Observamos, especialmente, os predicadores formados pelos verbos LEVAR, TOMAR, SOFRER, RECEBER, GANHAR e TER, que podem estar associados a um substantivo e, assim como nas construções com verbo (semi)auxiliar, são acionados para compor perífrases verbais usadas como mecanismos de desfocalização da entidade responsável.
Bem, e então que pontos ficam destacados por nós?

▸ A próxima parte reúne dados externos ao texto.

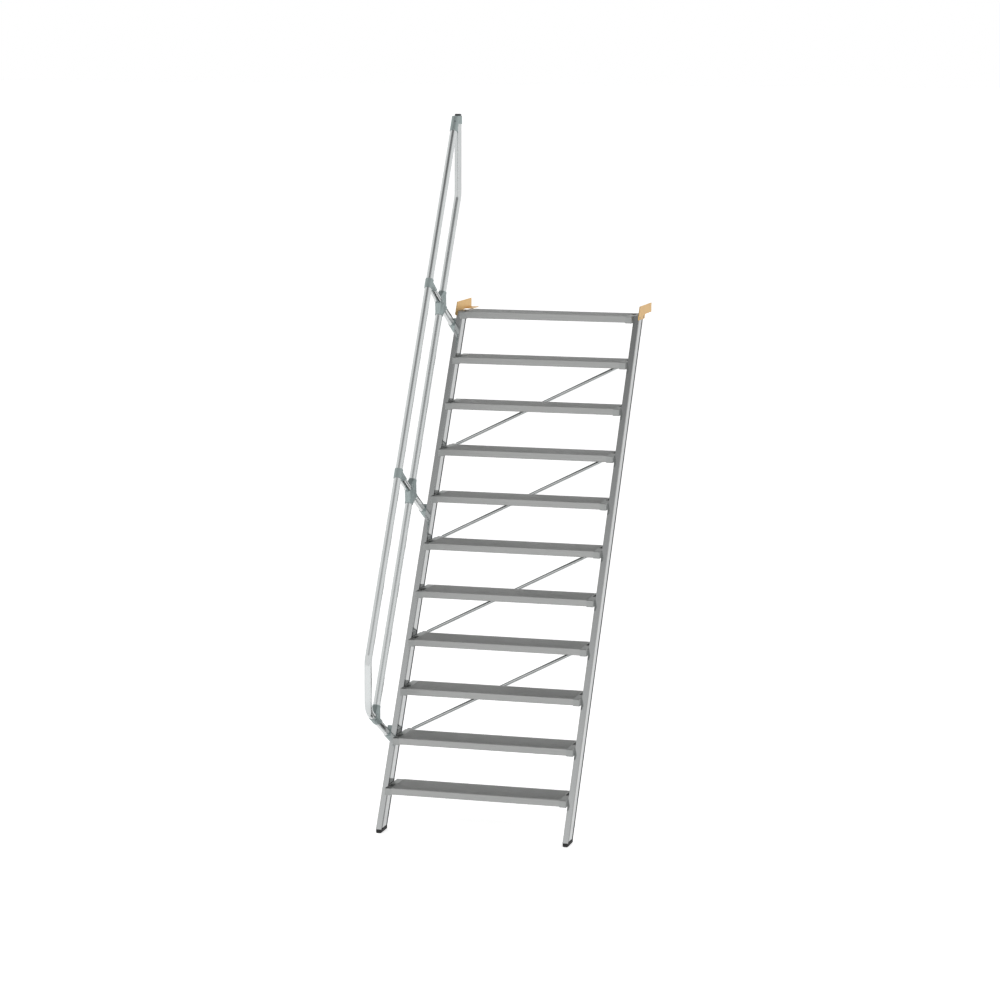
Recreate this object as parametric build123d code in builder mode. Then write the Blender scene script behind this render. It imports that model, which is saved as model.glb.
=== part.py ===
from build123d import *
from math import cos, radians, sin, tan
import os

# Industrial stair at 60 degrees: eleven grooved aluminium treads between two
# box stringers, a double tube handrail on one side, rubber feet, and two
# steel hooks that hang the stair on the edge of a platform.
# X runs across the stair, Y away from the user and Z up. The origin is on the
# underside of the right hook's tab, which rests on the platform.

# Driving dimensions, in millimetres and degrees.
tread_count = 11
pitch = 60
rise = 243
clear_width = 1000
foot_drop = 234

tread_depth = 225
tread_height = 34
tread_wall = 3
groove_pitch = 9
groove_width = 4.5
groove_depth = 2.5
plain_front = 20
plain_rear = 16
nose_radius = 3

end_width = 36
end_height = 38
end_wall = 4
end_cheek = 6

stringer_width = 30
stringer_depth = 95
stringer_set_back = 50
stringer_wall = 3
stringer_rim = 5
stringer_slot = 8
slot_depth = 5
stringer_recess = 2.5
foot_height = 22
foot_corner = 4
foot_edge = 7

tube_diameter = 40
tube_wall = 2.5
rail_gap = 5
top_rail_height = 449.5
mid_rail_height = 190.5
rail_foot = 327
post_middle_at = 1630
post_upper_at = 2766
rail_front_y = -108
rail_rear_y = 1558.5
bend_radius = 90

fitting_wall = 3
fit = 0.1
stub_wall = 2
web_width = 34
web_edge = 8
tee_length = 54
tee_long_side = 119
tee_short_side = 50
cross_length = 144
cross_side = 57
low_tee_above = 38
low_tee_below = 94
low_tee_short = 40
low_tee_reach = 71
low_tee_web = 50

connector_spread = 90
connector_reach = 99
connector_height = 46
rake_length = 45
plug_height = 11
plug_inset = 1.5
plug_edge = 3

socket_top = 62
socket_bottom = 158
block_below = 22
block_above = 24
low_block_above = 40
post_past_stringer = 6

brace_diameter = 20
brace_wall = 2
brace_gap = 1
brace_lead = 5
lug_width = 24
lug_height = 20
first_braced_tread = 2
treads_per_brace = 2
brace_count = 4

hook_thickness = 4
hook_top = 52
hook_front_off = 30
hook_drop = 23
hook_lower_length = 155
hook_lower_cut = 10
hook_tab_width = 43
hook_tab_length = 115
hook_tab_gap = 5

# The slope: along runs up the nose line from the first tread, off stands
# square to it, upwards and forwards.
going = rise / tan(radians(pitch))
step = rise / sin(radians(pitch))
along_dir = Vector(0, cos(radians(pitch)), sin(radians(pitch)))
off_dir = Vector(0, -sin(radians(pitch)), cos(radians(pitch)))
across_dir = Vector(1, 0, 0)
up_dir = Vector(0, 0, 1)

half_width = clear_width / 2
outer_x = half_width + stringer_width
middle_x = -(outer_x - hook_tab_width / 2)
hook_reach = tread_depth + hook_tab_gap + hook_tab_length / 2
first_nose = Vector(
    middle_x,
    -hook_reach - (tread_count - 1) * going,
    -(tread_count - 1) * rise,
)
floor_z = first_nose.Z - foot_drop


def on_slope(across, along, off):
    return first_nose + across_dir * across + along_dir * along + off_dir * off


def nose(number):
    return first_nose + Vector(0, going, rise) * (number - 1)


def side_plane(point):
    # local x runs along +Y and local y along +Z
    return Plane(origin=point, x_dir=(0, 1, 0), z_dir=(1, 0, 0))


def cross_plane(point, direction):
    return Plane(origin=point, x_dir=across_dir, z_dir=direction)


def save(solid, name):
    solid.label = name
    export_step(solid, f"parts/{name}.step")


os.makedirs("parts", exist_ok=True)


# Stringers: box extrusions with three chambers and a slot along each edge of
# both sides.
stringer_top = nose(tread_count).Z
stringer_bottom = floor_z + foot_height
stringer_centre = stringer_set_back + stringer_depth / 2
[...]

Ufa, refletimos um pouquinho sobre algumas expressões de passividade da nossa língua, né? As construções com -SE e as com verbo semi(auxiliar) + verbo principal costumam ser exploradas em sala de aula somente considerando seu perfil estrutural, sem qualquer destaque à possibilidade de opacificarou suprimir o responsável pela ação. Já as construções com verbo suporte nem são citadas na maioria dos materiais escolares, mas também podem ser associadas a essa possibilidade e são encontradas em diversos espaços de uso da língua: nas redes sociais, em textos jornalísticos e até mesmo em textos acadêmicos.
O mais legal, entretanto, é observar como as construções analisadas podem, sabiamente, ser acionadas pelo usuário da língua quando ele não quer determinar quem realizou certo evento, alguma ação.
E você? Às vezes também constrói o seu texto assim? Vale pensar em como a língua nos oferece tantas possibilidades ligadas a tantas motivações e sentidos, não é mesmo?